**Exercise description:**
Repeat only the lines from the line containing "for piece in" through the line containing "slot.material = finishes[slot.material.name]", both included, exactly as they stand.

=== Source excerpt ===

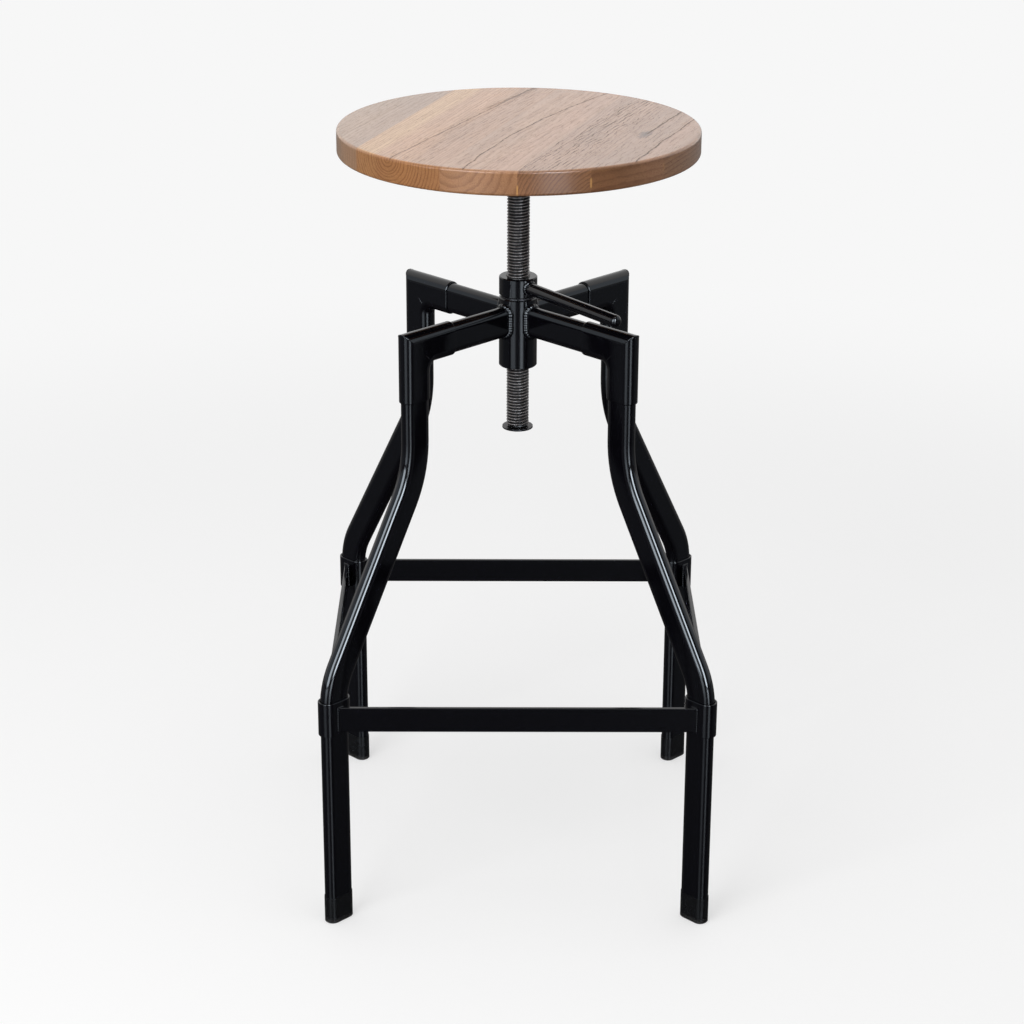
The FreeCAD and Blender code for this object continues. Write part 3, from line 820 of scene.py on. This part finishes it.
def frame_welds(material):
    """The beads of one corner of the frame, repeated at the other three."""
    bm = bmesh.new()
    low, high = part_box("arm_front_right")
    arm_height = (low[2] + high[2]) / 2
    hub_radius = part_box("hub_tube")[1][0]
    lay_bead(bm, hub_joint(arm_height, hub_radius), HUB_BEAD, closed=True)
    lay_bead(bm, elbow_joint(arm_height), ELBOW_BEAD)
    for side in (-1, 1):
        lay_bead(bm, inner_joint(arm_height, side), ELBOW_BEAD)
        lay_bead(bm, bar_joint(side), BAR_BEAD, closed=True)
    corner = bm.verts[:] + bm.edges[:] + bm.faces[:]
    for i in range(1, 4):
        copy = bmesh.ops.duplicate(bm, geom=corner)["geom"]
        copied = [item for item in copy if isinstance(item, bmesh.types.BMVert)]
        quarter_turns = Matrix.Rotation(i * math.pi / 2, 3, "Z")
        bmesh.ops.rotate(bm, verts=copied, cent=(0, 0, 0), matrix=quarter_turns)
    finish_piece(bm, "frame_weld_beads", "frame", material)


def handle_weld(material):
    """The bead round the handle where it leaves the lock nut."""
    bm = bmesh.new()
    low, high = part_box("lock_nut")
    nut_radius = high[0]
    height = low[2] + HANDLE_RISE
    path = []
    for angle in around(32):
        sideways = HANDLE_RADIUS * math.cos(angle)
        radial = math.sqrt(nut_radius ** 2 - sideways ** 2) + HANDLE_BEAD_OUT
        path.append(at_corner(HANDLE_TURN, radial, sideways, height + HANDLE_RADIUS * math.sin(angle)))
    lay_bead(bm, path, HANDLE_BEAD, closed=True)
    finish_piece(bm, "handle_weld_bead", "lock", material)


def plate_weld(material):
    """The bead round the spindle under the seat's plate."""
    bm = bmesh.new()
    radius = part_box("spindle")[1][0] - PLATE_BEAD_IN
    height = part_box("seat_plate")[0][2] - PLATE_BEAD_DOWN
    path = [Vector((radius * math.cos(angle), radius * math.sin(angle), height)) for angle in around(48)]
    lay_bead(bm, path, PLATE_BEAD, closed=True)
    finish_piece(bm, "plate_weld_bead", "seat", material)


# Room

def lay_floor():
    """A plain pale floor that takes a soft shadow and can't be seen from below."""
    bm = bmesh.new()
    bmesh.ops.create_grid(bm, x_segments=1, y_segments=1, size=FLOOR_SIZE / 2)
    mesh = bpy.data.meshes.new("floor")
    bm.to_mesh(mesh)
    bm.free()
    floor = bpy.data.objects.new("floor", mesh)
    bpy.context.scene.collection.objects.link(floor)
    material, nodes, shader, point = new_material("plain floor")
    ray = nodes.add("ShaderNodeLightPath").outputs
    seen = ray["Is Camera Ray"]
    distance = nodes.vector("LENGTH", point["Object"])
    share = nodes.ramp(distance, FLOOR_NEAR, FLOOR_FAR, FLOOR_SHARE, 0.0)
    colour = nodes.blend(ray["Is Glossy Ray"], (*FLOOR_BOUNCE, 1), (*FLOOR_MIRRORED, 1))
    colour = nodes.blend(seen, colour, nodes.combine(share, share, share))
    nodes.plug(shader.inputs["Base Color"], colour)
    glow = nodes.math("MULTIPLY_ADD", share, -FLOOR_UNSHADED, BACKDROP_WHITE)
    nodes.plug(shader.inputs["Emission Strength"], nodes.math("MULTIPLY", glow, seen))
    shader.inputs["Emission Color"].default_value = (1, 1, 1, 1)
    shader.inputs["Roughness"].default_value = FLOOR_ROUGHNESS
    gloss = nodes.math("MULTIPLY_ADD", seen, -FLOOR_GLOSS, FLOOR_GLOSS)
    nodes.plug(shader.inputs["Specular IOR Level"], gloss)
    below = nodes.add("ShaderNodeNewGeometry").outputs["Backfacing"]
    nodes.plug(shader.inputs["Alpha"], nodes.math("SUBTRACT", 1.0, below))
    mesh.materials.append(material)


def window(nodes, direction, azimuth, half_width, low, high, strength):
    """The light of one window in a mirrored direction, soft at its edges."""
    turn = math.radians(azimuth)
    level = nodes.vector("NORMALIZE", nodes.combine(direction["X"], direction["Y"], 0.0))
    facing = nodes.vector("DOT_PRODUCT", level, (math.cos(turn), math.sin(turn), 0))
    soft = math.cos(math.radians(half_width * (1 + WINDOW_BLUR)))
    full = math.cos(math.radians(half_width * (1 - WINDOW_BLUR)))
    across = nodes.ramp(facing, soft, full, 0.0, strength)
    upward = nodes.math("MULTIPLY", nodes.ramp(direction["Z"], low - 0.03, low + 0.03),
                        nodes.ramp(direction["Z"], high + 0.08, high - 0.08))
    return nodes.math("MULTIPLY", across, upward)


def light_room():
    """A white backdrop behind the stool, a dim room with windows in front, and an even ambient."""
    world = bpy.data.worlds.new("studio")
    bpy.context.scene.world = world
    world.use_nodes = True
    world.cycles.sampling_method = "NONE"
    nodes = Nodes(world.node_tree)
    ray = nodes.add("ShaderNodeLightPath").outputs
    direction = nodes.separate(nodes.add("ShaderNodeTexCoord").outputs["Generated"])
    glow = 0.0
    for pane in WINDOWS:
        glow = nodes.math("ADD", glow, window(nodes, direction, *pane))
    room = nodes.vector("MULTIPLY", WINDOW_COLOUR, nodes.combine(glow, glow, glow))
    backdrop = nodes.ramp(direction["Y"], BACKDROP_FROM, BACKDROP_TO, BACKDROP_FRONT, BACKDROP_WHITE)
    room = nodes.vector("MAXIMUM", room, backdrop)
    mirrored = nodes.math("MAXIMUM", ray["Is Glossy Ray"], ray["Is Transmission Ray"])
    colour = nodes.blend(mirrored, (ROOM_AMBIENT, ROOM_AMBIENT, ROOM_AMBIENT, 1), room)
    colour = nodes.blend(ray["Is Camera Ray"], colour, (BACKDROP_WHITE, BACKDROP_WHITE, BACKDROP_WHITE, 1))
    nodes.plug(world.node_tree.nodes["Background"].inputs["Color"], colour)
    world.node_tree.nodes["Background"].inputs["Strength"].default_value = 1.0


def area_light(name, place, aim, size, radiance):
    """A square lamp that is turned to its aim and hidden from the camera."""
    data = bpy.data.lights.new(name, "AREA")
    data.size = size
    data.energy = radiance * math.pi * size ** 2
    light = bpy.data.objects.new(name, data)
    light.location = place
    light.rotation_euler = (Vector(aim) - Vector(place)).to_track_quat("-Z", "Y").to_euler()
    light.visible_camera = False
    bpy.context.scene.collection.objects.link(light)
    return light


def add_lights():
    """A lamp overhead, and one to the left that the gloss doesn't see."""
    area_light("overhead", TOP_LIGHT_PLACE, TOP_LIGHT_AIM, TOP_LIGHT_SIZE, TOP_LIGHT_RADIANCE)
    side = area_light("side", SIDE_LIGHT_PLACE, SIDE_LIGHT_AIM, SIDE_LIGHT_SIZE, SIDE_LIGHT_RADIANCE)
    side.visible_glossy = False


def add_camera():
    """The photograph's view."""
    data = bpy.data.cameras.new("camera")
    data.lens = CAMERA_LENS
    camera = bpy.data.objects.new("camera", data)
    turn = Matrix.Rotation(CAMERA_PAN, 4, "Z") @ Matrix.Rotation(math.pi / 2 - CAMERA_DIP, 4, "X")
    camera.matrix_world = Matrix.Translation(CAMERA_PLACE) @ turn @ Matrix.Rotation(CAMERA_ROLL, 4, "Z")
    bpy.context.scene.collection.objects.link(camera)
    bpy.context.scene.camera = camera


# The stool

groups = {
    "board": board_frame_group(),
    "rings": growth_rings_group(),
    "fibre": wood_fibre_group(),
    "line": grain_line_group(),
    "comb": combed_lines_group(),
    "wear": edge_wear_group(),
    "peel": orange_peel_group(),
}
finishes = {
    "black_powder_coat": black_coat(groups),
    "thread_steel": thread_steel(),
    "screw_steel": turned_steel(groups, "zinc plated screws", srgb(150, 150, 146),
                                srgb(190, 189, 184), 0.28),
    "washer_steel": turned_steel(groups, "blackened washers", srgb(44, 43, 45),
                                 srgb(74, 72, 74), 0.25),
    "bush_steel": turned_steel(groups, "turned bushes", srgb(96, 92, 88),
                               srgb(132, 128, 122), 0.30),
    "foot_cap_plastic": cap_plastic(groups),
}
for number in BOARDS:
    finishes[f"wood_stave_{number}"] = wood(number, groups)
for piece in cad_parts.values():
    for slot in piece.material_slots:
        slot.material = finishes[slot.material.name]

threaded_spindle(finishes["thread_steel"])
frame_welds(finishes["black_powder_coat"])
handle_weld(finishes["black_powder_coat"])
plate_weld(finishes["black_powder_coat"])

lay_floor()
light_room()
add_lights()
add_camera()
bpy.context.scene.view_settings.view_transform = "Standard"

===

**Response to the exercise:**
for piece in cad_parts.values():
    for slot in piece.material_slots:
        slot.material = finishes[slot.material.name]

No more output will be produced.